Geelong had the second best defence in the AFL last season, conceding an average score of just 66 points per game. There doesn’t need to be much restructuring down there, however in the up forward will be where Geelong will have to make some changes. Jeremy Cameron and Tom Hawkins are an elite duo, but the players around them need to change. Tyson Stengle will add some serious spark as a genuine small forward, and the Cats will need to figure out whether Gary Rohan or Esava Ratugolea gives them their best structure in front of the ball. Geelong has been stubborn with Gary Rohan, but his finals performances are a large reason as to why the Cats have fallen short in the last few seasons.

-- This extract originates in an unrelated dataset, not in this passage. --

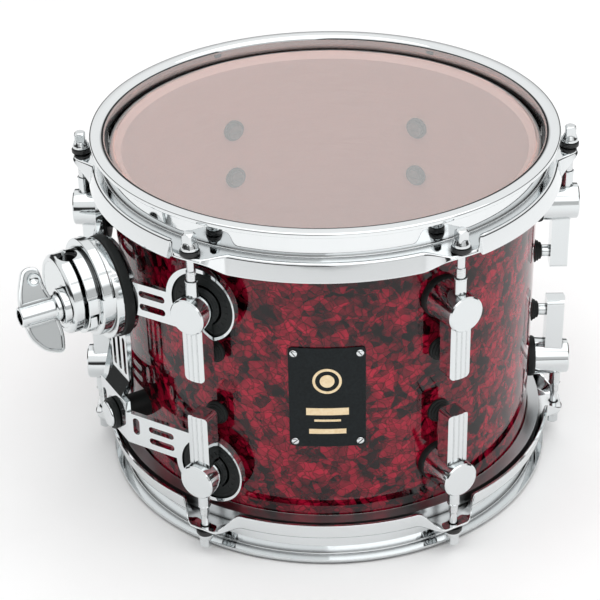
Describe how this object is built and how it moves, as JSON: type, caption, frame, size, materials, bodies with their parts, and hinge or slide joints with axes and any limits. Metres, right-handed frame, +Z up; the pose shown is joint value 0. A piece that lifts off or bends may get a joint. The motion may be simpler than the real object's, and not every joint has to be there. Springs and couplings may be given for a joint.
{
  "type": "mounted tom drum",
  "caption": "Small double-headed tom drum with a pearl-wrapped shell, chromed flanged hoops and lugs, a curved badge, and a rubber-isolated side bracket with a rod clamp.",
  "frame": {"origin": "on the plane the drum stands on, under the middle of the overall box; the drum axis is vertical at x = +10.6 mm", "axes": "+Z up along the drum axis, towards the batter head; the badge faces -Y; the mount bracket points towards -X and -Y; +X to the badge's right-hand side as seen from the front"},
  "size_m": [0.3246, 0.2804, 0.2201],
  "materials": {
    "beech_shell": "satin lacquered",
    "pearl_wrap": "gloss pearl pattern",
    "badge_enamel": "satin",
    "badge_emblem": "satin",
    "batter_film": "frosted translucent film",
    "resonant_film": "clear film",
    "flesh_hoop": "satin",
    "chrome_hoop": "polished",
    "chrome": "polished",
    "rod_steel": "polished",
    "black_nylon": "satin",
    "rubber": "matt",
    "zinc_steel": "satin"
  },
  "bodies": {
    "drum": {"shell": "beech_shell", "shell_wrap": "pearl_wrap", "badge_plate": "badge_enamel", "badge_emblem": "badge_emblem", "badge_pins": "chrome", "batter_film": "batter_film", "resonant_film": "resonant_film", "batter_flesh_hoop": "flesh_hoop", "resonant_flesh_hoop": "flesh_hoop", "batter_hoop": "chrome_hoop", "resonant_hoop": "chrome_hoop", "upper_lug_1": "chrome", "lower_lug_1": "chrome", "upper_lug_2": "chrome", "lower_lug_2": "chrome", "upper_lug_3": "chrome", "lower_lug_3": "chrome", "upper_lug_4": "chrome", "lower_lug_4": "chrome", "upper_lug_5": "chrome", "lower_lug_5": "chrome", "upper_lug_6": "chrome", "lower_lug_6": "chrome", "rod_sleeves": "chrome", "rod_washers": "black_nylon", "boss_gaskets": "rubber", "post_gaskets": "rubber", "mount_isolators": "rubber", "shell_bumper": "rubber", "bumper_ring": "rubber", "clamp_seal": "rubber", "lug_screws": "zinc_steel", "clamp_screws": "zinc_steel", "inner_washers": "black_nylon", "mount_bracket": "chrome", "bumper_bolt": "chrome", "clamp_base": "chrome", "base_bushing": "black_nylon"},
    "tension_rod_upper_1": {"upper_rod_1": "rod_steel"},
    "tension_rod_upper_2": {"upper_rod_2": "rod_steel"},
    "tension_rod_upper_3": {"upper_rod_3": "rod_steel"},
    "tension_rod_upper_4": {"upper_rod_4": "rod_steel"},
    "tension_rod_upper_5": {"upper_rod_5": "rod_steel"},
    "tension_rod_upper_6": {"upper_rod_6": "rod_steel"},
    "tension_rod_lower_1": {"lower_rod_1": "rod_steel"},
    "tension_rod_lower_2": {"lower_rod_2": "rod_steel"},
    "tension_rod_lower_3": {"lower_rod_3": "rod_steel"},
    "tension_rod_lower_4": {"lower_rod_4": "rod_steel"},
    "tension_rod_lower_5": {"lower_rod_5": "rod_steel"},
    "tension_rod_lower_6": {"lower_rod_6": "rod_steel"},
    "clamp_jaw": {"clamp_jaw": "chrome", "jaw_bushing": "black_nylon"},
    "wing_bolt": {"wing_bolt": "chrome"}
  },
  "joints": [
    {"name": "turn_upper_rod_1", "type": "hinge", "parent": "drum", "child": "tension_rod_upper_1", "pos_m": [-0.06175, -0.12531, 0.185], "axis": [0, 0, 1], "range_deg": [-315, 315]},
    {"name": "turn_upper_rod_2", "type": "hinge", "parent": "drum", "child": "tension_rod_upper_2", "pos_m": [0.08295, -0.12531, 0.185], "axis": [0, 0, 1], "range_deg": [-315, 315]},
    {"name": "turn_upper_rod_3", "type": "hinge", "parent": "drum", "child": "tension_rod_upper_3", "pos_m": [0.1553, 0, 0.185], "axis": [0, 0, 1], "range_deg": [-315, 315]},
    {"name": "turn_upper_rod_4", "type": "hinge", "parent": "drum", "child": "tension_rod_upper_4", "pos_m": [0.08295, 0.12531, 0.185], "axis": [0, 0, 1], "range_deg": [-315, 315]},
    {"name": "turn_upper_rod_5", "type": "hinge", "parent": "drum", "child": "tension_rod_upper_5", "pos_m": [-0.06175, 0.12531, 0.185], "axis": [0, 0, 1], "range_deg": [-315, 315]},
    {"name": "turn_upper_rod_6", "type": "hinge", "parent": "drum", "child": "tension_rod_upper_6", "pos_m": [-0.1341, 0, 0.185], "axis": [0, 0, 1], "range_deg": [-315, 315]},
    {"name": "turn_lower_rod_1", "type": "hinge", "parent": "drum", "child": "tension_rod_lower_1", "pos_m": [-0.06175, -0.12531, 0.0351], "axis": [0, 0, 1], "range_deg": [-315, 315]},
    {"name": "turn_lower_rod_2", "type": "hinge", "parent": "drum", "child": "tension_rod_lower_2", "pos_m": [0.08295, -0.12531, 0.0351], "axis": [0, 0, 1], "range_deg": [-315, 315]},
    {"name": "turn_lower_rod_3", "type": "hinge", "parent": "drum", "child": "tension_rod_lower_3", "pos_m": [0.1553, 0, 0.0351], "axis": [0, 0, 1], "range_deg": [-315, 315]},
    {"name": "turn_lower_rod_4", "type": "hinge", "parent": "drum", "child": "tension_rod_lower_4", "pos_m": [0.08295, 0.12531, 0.0351], "axis": [0, 0, 1], "range_deg": [-315, 315]},
    {"name": "turn_lower_rod_5", "type": "hinge", "parent": "drum", "child": "tension_rod_lower_5", "pos_m": [-0.06175, 0.12531, 0.0351], "axis": [0, 0, 1], "range_deg": [-315, 315]},
    {"name": "turn_lower_rod_6", "type": "hinge", "parent": "drum", "child": "tension_rod_lower_6", "pos_m": [-0.1341, 0, 0.0351], "axis": [0, 0, 1], "range_deg": [-315, 315]},
    {"name": "jaw_travel", "type": "slide", "parent": "drum", "child": "clamp_jaw", "axis": [-0.866, -0.5, 0], "range_m": [-0.00063, 0.0025]},
    {"name": "wing_turn", "type": "hinge", "parent": "clamp_jaw", "child": "wing_bolt", "pos_m": [-0.13903, -0.10082, 0.1555], "axis": [-0.866, -0.5, 0], "range_deg": [-180, 720]}
  ],
  "couplings": [
    {"joint": "wing_turn", "follows": "jaw_travel", "rad_per_m": 5026.5}
  ]
}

Breakout Player: Cooper Stephens

A difficult club to choose a breakout player for given the Cats reluctance to give games to their younger players however by all reports, Cooper Stephens is ready to burst onto the scene in 2022. Stephens was taken at pick 16 in the 2019 draft, and at 188cm provides a big point of difference to the Geelong midfield. Patrick Dangerfield has had an interrupted preseason, meaning there will likely be some midfield opportunities for Stephens early in the season. Stephens’ contested game and his engine will be a major asset for the aging Cats midfield.

What Do The Cats Need To Do In 2022?

Geelong has to tweak their game plan and personnel if they want to compete for a premiership in 2022. They need to be willing to play a faster, forward half based game instead of the slow possession brand they’ve built under Chris Scott. With that change in style needs to come with some adjustments to the personnel, with the likes of Quinton Narkle needing to be given more time up the ground to add speed to the Geelong midfield. Chris Scott has spoken about changing the Cats game plan, but how quickly can this experienced Geelong outfit buy into a new system?

VERDICT

geelong cats preview

Geelong are one of the hardest teams to predict this season, if they get it right then they’ll definitely be a top four side. If it goes pear shaped they could easily miss the eight. The likelihood is that it falls somewhere in the middle, they didn’t improve from a list aspect during the trade period so it’s hard to place them above the other Preliminary Finalists from last season. They’ve still got too much talent and experience to not play finals barring an abundance of injuries. The start of the season may be tricky for the Cats as they begin to implement a new game plan, but they’ll still be well entrenched in the top eight.